Page MenuHomeElementl

[RFC] Add Helm job to migrate Dagster instance
ClosedPublic

Authored by rexledesma on Feb 24 2021, 12:11 AM.

Details

Summary

Resolves https://github.com/dagster-io/dagster/issues/2378.

Here, we write a Helm hook to initiate dagster instance migrate in a kubernetes
job, to occur after all resources have been loaded or updated in kubernetes via
helm install or helm upgrade.

See:
https://helm.sh/docs/topics/charts_hooks/
https://itnext.io/database-migrations-on-kubernetes-using-helm-hooks-fb80c0d97805
https://medium.com/flant-com/custom-commands-deploying-in-kubernetes-df4ea4487f18

Test Plan

helm install -g helm/dagster, inspected via k9s that hook ran successfully.

Diff Detail

Repository
R1 dagster
Lint
Lint Not Applicable
Unit
Tests Not Applicable

Event Timeline

Awesome. Couple quqestions: Does this mean that whenever you, say, update code in a user deployment via helm, that it will run a migration check? I think generally 'dagster instance migrate' is idempotent, so that may be fine or even desirable, but just checking - one thing i'd potentially be worried in that case is other parts of the deployment interacting with the DB while its in the middle of migrating though.

If we did want to make it more of a manually-initiated thing (but still more streamlined than it is now in master), would there be a path for that?

Another option is to ask users to connect to their cluster and manually run kubectl apply -f dagster-instance-migrate.yaml to create the migration job so that users aren't caught off guard? for example, some users may want to be extra safe and backup their database before migration in case something unexpected happens

dgibson requested changes to this revision.Feb 24 2021, 5:26 PM

Yeah, I think the backup thing is a good point. I'd love to say that we are 100% confident in our migrations but in practice there's still some risk with each one.

Having a single kubectl command they can run would still be a huge improvement over the status quo.

This revision now requires changes to proceed.Feb 24 2021, 5:26 PM

Also wanted to second daniel's concern about running the migration while dagit is in use.

In redash's upgrade process, they stop the service before migrating which we may need to do too

Does this mean that whenever you, say, update code in a user deployment via helm, that it will run a migration check?

Yes. However, once we split the helm chart to support isolated releases of user code and dagster infrastructure, this migration job will only be kicked off if the release for dagster infrastructure is updated.

If we did want to make it more of a manually-initiated thing (but still more streamlined than it is now in master), would there be a path for that?

We can put this automatic migration behind a flag dagit.migrationHook.enabled if that's of interest!

I'm not sure we should offer it as a flag if we're worried about the 'running other stuff during a migration' issue though - since if its an option in the helm chart we're implicitly endorsing it as safe.

@dgibson @catherinewu

I've made migration a more manual process.

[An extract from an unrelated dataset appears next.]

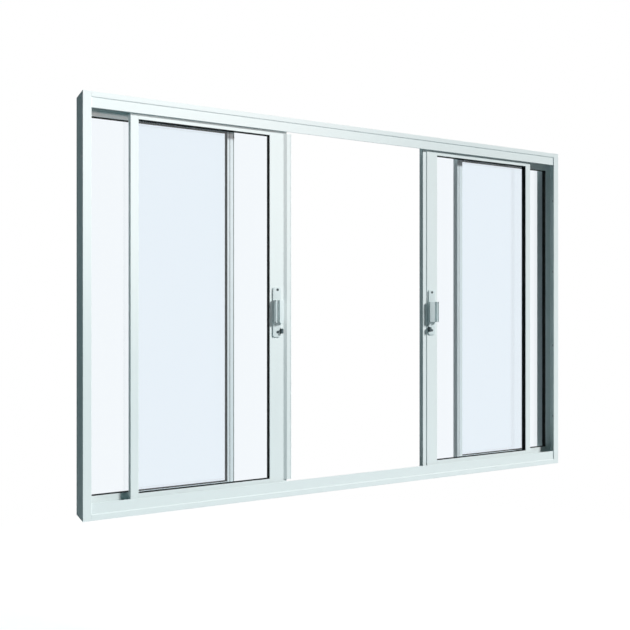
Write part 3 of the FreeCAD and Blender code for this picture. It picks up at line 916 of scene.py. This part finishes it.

Rather than it being a hook, they'll have to manually kick off the job. I've also added steps for them to scale down their deployments so that no runs will be launched during the migration process.

rexledesma retitled this revision from [RFC] Add Helm hook to migrate dagster instance to [RFC] Add Helm job to migrate Dagster instance.Mar 3 2021, 8:01 PM

this makes sense to me! @catherinewu or @johann is there anything else you all think should happen here? I put a couple of small comments about the docs inline.

docs/next/src/pages/deploying/kubernetes/how-to-migrate.mdx
13 ↗(On Diff #32713)

suggestion "you may also need to migrate your Dagster instance"

14 ↗(On Diff #32713)

this is true but it also might just crash if you don't :) So I think you could leave the part from "so that" out

49 ↗(On Diff #32713)

Migration doesn't always wipe out your schedules - just the 0.10.0 migration did. Maybe "Check the migration document for any additional steps you may need to take as part of the migration"? Maybe that should be first actually, since there might be stuff that's best to do while the system is down

docs/next/src/pages/deploying/kubernetes/how-to-migrate.mdx
13 ↗(On Diff #32713)

It would be nice to reassure users that migration is only needed between minor versions and not between dot releases

31 ↗(On Diff #32713)

Could add how to check whether the migration succeeded

45 ↗(On Diff #32713)

users' original replicas arg might not be 1

46 ↗(On Diff #32713)

users' original replicas arg might not be 1

helm/dagster/templates/job-instance-migrate.yaml
15

do we need to have a check-db-ready container to make sure the db is available

FYI: we've landed D6835 later today - which affected the docs content structure. I'm happy to hop on a call to go over the new info hierarchy, especially the k8s guides!

Nice! Existing feedback looks good to me

just back to your queue for the various docs changes - generally i think this looks great

This revision now requires changes to proceed.Mar 11 2021, 11:10 PM
This revision was not accepted when it landed; it landed in state Needs Review.Mar 18 2021, 7:59 AM
This revision was landed with ongoing or failed builds.
This revision was automatically updated to reflect the committed changes.